Bloomberg News//October 12, 2009

GE wins round in IRS court fight over leasing deal

Bloomberg News//October 12, 2009

General Electric Co. won a round in a long-running battle with the Internal Revenue Service over tax benefits from a partnership structure similar to one used by Merck & Co., which paid billions to settle tax disputes including the arrangement.

A federal court judge in Connecticut ruled on Oct. 7 that GE’s arrangement with a group of Dutch banks in the 1990s was legitimate. U.S. District Judge Stefan R. Underhill had been ordered by an appeals court that struck down his 2004 decision supporting the GE entity known as Castle Harbour LLC to consider an alternate argument from the company.
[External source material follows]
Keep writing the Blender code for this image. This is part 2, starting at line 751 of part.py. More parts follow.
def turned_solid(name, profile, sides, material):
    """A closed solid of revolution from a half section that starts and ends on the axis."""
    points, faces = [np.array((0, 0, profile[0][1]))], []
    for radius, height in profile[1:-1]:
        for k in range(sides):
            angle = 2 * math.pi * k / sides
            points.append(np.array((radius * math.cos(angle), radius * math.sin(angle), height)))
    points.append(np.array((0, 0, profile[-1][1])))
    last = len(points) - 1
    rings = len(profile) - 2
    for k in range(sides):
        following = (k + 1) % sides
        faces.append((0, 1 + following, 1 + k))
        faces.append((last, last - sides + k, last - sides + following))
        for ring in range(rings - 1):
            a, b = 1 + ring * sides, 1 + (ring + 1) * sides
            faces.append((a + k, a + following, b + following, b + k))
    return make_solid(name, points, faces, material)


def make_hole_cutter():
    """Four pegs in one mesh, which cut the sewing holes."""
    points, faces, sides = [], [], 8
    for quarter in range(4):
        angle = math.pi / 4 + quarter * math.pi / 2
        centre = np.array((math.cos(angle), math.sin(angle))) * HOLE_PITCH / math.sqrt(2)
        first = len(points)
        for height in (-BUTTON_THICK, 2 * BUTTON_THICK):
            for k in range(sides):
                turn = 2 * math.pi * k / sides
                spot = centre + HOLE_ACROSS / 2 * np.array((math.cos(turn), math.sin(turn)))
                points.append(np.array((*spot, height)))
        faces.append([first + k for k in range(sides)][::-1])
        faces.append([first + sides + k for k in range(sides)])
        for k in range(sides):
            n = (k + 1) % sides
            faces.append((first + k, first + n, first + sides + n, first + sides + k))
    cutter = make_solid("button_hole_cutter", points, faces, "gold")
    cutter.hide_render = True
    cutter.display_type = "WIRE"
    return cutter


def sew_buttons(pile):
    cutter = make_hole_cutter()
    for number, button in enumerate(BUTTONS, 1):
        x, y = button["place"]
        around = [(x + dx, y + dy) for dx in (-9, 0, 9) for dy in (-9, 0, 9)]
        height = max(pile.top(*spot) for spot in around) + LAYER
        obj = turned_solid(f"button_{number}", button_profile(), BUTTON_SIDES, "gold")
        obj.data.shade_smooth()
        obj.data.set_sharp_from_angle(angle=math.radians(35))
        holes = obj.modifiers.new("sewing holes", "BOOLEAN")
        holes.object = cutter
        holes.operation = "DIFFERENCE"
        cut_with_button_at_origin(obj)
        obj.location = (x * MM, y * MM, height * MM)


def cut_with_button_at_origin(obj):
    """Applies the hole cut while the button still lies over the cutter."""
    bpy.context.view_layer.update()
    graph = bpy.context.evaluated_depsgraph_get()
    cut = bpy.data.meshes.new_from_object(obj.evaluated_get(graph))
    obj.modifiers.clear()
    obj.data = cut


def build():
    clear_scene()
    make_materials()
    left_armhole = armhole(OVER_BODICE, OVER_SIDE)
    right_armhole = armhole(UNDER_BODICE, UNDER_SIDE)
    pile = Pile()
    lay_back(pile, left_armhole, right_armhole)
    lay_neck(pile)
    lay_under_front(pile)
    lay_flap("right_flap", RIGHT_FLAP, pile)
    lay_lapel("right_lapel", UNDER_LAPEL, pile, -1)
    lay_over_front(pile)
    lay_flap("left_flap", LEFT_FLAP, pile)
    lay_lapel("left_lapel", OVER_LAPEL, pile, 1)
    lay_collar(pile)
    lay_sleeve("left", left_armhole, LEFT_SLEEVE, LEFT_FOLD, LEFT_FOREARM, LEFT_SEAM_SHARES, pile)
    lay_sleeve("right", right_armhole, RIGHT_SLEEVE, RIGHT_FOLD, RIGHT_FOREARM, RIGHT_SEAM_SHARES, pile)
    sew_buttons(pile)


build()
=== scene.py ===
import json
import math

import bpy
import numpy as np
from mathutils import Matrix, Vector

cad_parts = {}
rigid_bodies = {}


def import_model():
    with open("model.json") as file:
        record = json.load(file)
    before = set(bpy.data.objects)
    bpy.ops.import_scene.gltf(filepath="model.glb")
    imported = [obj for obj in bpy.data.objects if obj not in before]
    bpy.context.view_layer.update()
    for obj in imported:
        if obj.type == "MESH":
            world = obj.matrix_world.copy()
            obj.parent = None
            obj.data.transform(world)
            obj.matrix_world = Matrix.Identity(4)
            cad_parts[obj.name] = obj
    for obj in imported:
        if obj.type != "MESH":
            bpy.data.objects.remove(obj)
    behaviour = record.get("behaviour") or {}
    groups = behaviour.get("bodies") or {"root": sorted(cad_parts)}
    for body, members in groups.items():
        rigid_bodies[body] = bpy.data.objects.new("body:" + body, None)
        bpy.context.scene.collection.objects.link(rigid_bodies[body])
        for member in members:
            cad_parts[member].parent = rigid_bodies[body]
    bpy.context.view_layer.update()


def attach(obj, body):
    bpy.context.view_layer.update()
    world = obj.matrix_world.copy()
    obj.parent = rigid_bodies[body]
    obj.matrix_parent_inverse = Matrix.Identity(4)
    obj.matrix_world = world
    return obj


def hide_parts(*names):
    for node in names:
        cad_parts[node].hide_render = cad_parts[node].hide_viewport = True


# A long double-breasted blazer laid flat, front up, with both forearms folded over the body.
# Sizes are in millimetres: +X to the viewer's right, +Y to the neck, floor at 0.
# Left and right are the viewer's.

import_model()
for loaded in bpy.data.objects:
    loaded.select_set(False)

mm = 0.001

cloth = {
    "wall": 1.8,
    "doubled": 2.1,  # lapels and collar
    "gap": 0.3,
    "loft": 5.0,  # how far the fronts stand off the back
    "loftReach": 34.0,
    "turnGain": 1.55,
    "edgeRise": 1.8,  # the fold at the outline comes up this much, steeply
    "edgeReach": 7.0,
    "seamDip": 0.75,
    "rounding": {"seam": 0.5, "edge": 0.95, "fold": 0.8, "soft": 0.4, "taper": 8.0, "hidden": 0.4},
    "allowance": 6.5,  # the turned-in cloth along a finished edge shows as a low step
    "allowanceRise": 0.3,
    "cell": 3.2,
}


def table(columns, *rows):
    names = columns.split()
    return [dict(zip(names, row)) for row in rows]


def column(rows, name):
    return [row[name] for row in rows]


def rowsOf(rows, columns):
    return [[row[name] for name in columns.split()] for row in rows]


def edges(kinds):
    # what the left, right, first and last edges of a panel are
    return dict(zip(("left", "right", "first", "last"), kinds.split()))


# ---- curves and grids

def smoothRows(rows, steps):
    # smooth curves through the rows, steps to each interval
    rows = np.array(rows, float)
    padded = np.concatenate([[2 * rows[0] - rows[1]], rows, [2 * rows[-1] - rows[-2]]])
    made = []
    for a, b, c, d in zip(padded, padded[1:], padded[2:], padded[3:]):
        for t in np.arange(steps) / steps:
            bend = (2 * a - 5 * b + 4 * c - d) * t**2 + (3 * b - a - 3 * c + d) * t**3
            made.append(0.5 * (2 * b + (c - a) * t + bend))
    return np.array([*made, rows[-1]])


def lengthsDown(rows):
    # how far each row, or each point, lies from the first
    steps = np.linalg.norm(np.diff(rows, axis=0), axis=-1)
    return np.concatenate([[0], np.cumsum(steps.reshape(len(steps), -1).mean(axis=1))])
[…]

GE’s victory is a notable development in a case that has been closely watched by tax lawyers monitoring the IRS’ efforts in the last decade to launch a broad crackdown on tax shelters, said Lee Sheppard, a contributing editor at Tax Notes, a weekly industry journal published by Falls Church, Va.-based Tax Analysts.

The ruling lets a certain amount of partnership structures with tax benefits “have another argument to justify themselves,” Sheppard said.
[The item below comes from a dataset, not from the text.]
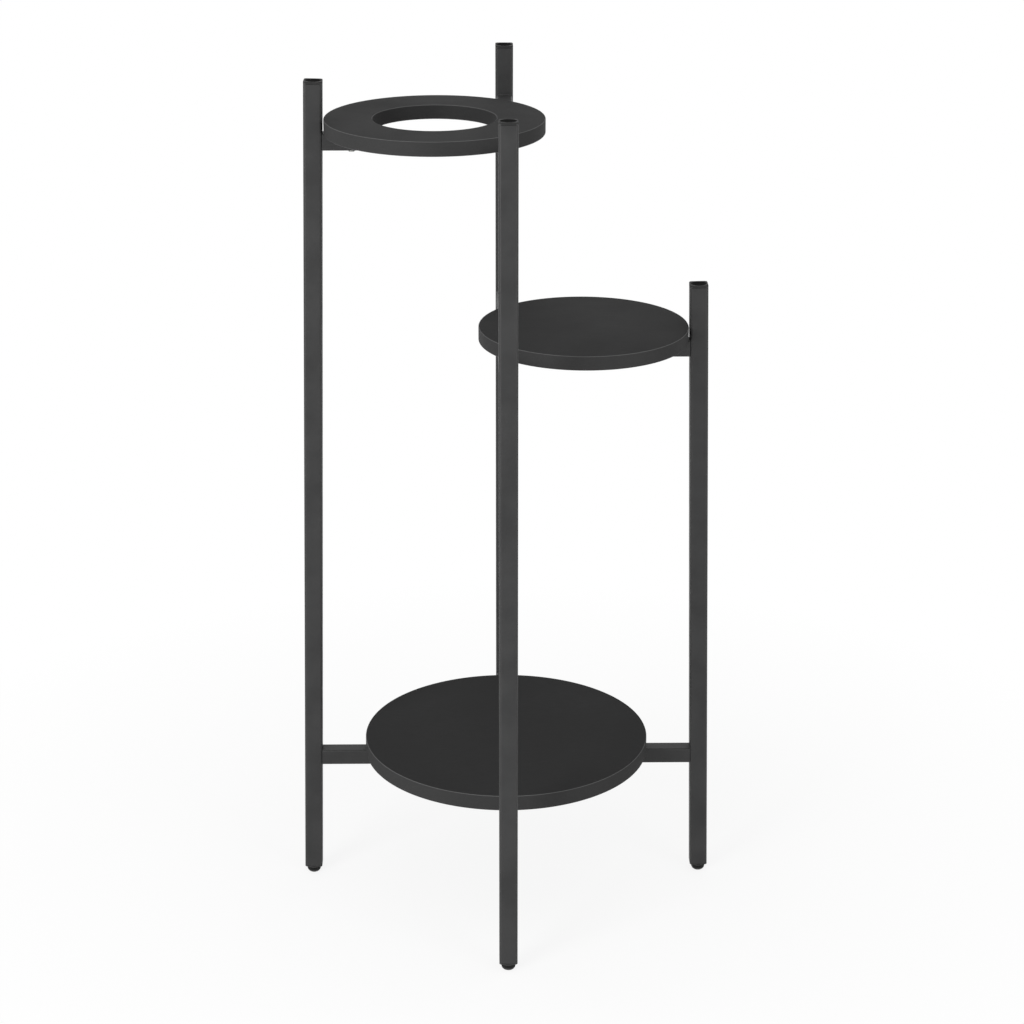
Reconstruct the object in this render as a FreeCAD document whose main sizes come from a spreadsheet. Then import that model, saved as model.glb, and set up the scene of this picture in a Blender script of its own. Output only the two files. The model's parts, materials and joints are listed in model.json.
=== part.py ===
import FreeCAD, Part
import math
import os
import types

import Sketcher
from FreeCAD import Placement, Rotation, Vector

# Tiered plant stand: four leaning square-tube legs, three tiers of rails and three round boards.
# Millimetres. +Z is up, the floor is z = 0, and the front leg stands at -Y.
# The origin is on the floor, in the middle of the four feet.

DRIVING_DIMENSIONS = (
    ("stand_height", 940.0, "floor to the top of a tall leg"),
    ("short_leg_height", 717.0, "floor to the top of the right leg"),
    ("leg_radius", 227.0, "centre of the stand to a leg's axis, on the floor"),
    ("lean_angle", 1.4, "degrees that each leg leans in towards its top"),
    ("leg_side", 20.0, "outside of the leg tube"),
    ("leg_corner", 3.0, "outside corner radius of the leg tube"),
    ("leg_wall", 1.5, "wall of the leg tube"),
    ("rail_side", 18.0, "outside of the rail tube"),
    ("rail_corner", 2.0, "outside corner radius of the rail tube"),
    ("rail_wall", 1.2, "wall of the rail tube"),
    ("bottom_shelf_top", 179.0, "floor to the top of the bottom board"),
    ("middle_shelf_drop", 47.0, "top of the right leg down to the top of the middle board"),
    ("upper_shelf_drop", 40.0, "top of the left leg down to the top of the upper ring"),
    ("bottom_shelf_diameter", 325.0, "bottom board"),
    ("middle_shelf_overlap", 30.4, "how far the middle board reaches past the stand's centre"),
    ("upper_shelf_overlap", 42.0, "how far the upper ring reaches past the stand's centre"),
    ("pot_hole_diameter", 132.0, "hole of the upper ring"),
    ("bottom_shelf_thickness", 18.0, "bottom board"),
    ("small_shelf_thickness", 16.0, "middle board and upper ring"),
    ("shelf_edge_break", 1.0, "chamfer of a board's upper edges"),
    ("shelf_leg_gap", 1.0, "between a side board and the leg that it stops at"),
    ("cap_height", 3.0, "part of the top cap that shows above the tube"),
    ("cap_edge_break", 0.7, "chamfer of the cap's top edge"),
    ("dish_diameter", 17.4, "mouth of the dish in the top cap"),
    ("dish_floor_diameter", 9.0, "bottom of the dish in the top cap"),
    ("dish_depth", 4.5, "dish in the top cap"),
    ("plug_depth", 14.0, "how far a top cap's shank reaches into its tube"),
    ("plug_clearance", 0.1, "between a plug's ribs and the tube, each side"),
    ("rib_height", 0.7, "how far a plug's ribs stand out of its shank"),
    ("rib_width", 1.2, "a plug's rib, along the tube"),
    ("rib_pitch", 3.5, "from one rib to the next"),
    ("insert_flange", 1.5, "flange of the foot insert, below the tube"),
    ("insert_depth", 22.0, "how far a foot insert reaches into its tube"),
    ("foot_height", 10.0, "floor to the foot insert, with the foot screwed right in"),
    ("foot_diameter", 16.5, "glide foot, at its neck"),
    ("foot_low_diameter", 15.0, "glide foot, at the top of its bevel"),
    ("foot_sole_diameter", 9.0, "glide foot, at the bottom of its bevel"),
    ("foot_bevel_height", 3.4, "bevel of the glide foot, above the floor"),
    ("foot_below_floor", 0.3, "depth of the sole that the flat floor cut takes away"),
    ("neck_diameter", 12.0, "neck between the foot and the insert"),
    ("neck_height", 1.5, "neck between the foot and the insert"),
    ("stud_diameter", 7.8, "threaded stud of the foot"),
    ("stud_length", 20.0, "threaded stud of the foot, above its neck"),
    ("stud_clearance", 0.08, "between the stud and the insert, on the radius"),
    ("bolt_diameter", 5.9, "shank of the leg bolt"),
    ("bolt_reach", 15.0, "how far a leg bolt reaches into its rail insert"),
    ("bolt_clearance", 0.05, "between the leg bolt and the rail insert, on the radius"),
    ("bolt_hole_clearance", 0.3, "between the leg bolt and the leg's holes, on the radius"),
    ("bolt_head_diameter", 11.0, "countersunk head of the leg bolt, flush with the leg"),
    ("bolt_head_height", 2.6, "countersunk head of the leg bolt"),
    ("bolt_socket", 4.0, "hexagon socket across its flats"),
    ("bolt_socket_depth", 1.8, "hexagon socket"),
    ("rail_insert_depth", 19.0, "threaded insert in a side rail's outer end"),
    ("screw_diameter", 4.0, "wood screw"),
    ("screw_bite", 11.0, "how far a wood screw goes into its board"),
    ("screw_clearance", 0.1, "between the wood screw and its holes, on the radius"),
    ("screw_head_diameter", 8.0, "pan head of the wood screw"),
    ("screw_head_height", 2.4, "pan head of the wood screw"),
    ("screw_head_top", 5.6, "outer end of the pan head, across"),
    ("bottom_screw_margin", 40.0, "bottom board's edge to its screws"),
    ("side_screw_margin", 25.0, "small boards' edge to their screws on the cross rail"),
    ("stub_screw_margin", 12.0, "middle side rail's insert to the screw beside it"),
    ("stub_plug_depth", 4.8, "how far the short rail's end plug reaches into it"),
    ("ring_margin", 6.0, "pot hole's edge to the inner end of the short upper rail"),
)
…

GE, the world’s largest lessor of aircraft, set up the Castle Harbour partnership in 1993 with Dutch banks including ING Bank NV and Rabo Merchant Bank NV, according to the ruling.

The arrangement shifted about $310 million in income from leases on old airplanes to the banks and saved GE about $62 million over a five-year period. The partnership’s structure allowed GE to “re-depreciate” a fleet of airplanes that had already been fully depreciated for tax purposes, according to the ruling.

The IRS subsequently determined that the arrangement was a “sham,” and Fairfield, Conn.-based GE paid the government the $62 million, according to the ruling. The partnership then filed suit to challenge the IRS claim that the partnership structure had no business purpose other than reducing tax expenses.

“We are pleased that the court found in our favor,” GE spokesman Russell Wilkerson said last week. He declined to comment on the specifics of the case because litigation is ongoing. IRS spokesman Dean Patterson said the agency is reviewing the decision.

Underhill’s 2004 ruling that the partnership was legitimate was overturned two years later by the 2nd U.S. Circuit Court of Appeals in New York, which sent the case back to the district judge. The higher court found that Underhill placed too much emphasis on concluding that the tax shelter had a business purpose other than avoiding taxes and that he did not determine whether the banks were equity partners or lenders.

Underhill wrote in this month’s ruling that the Dutch banks were partners in Castle Harbour rather than lenders, as the IRS had claimed, making the transaction legitimate for tax purposes.

“Their interests in Castle Harbour should be treated as partnership interests for tax purposes,” Underhill concluded. “Castle Harbour properly allocated income among its partners, and the final partnership administrative adjustments issued by the IRS were in error.”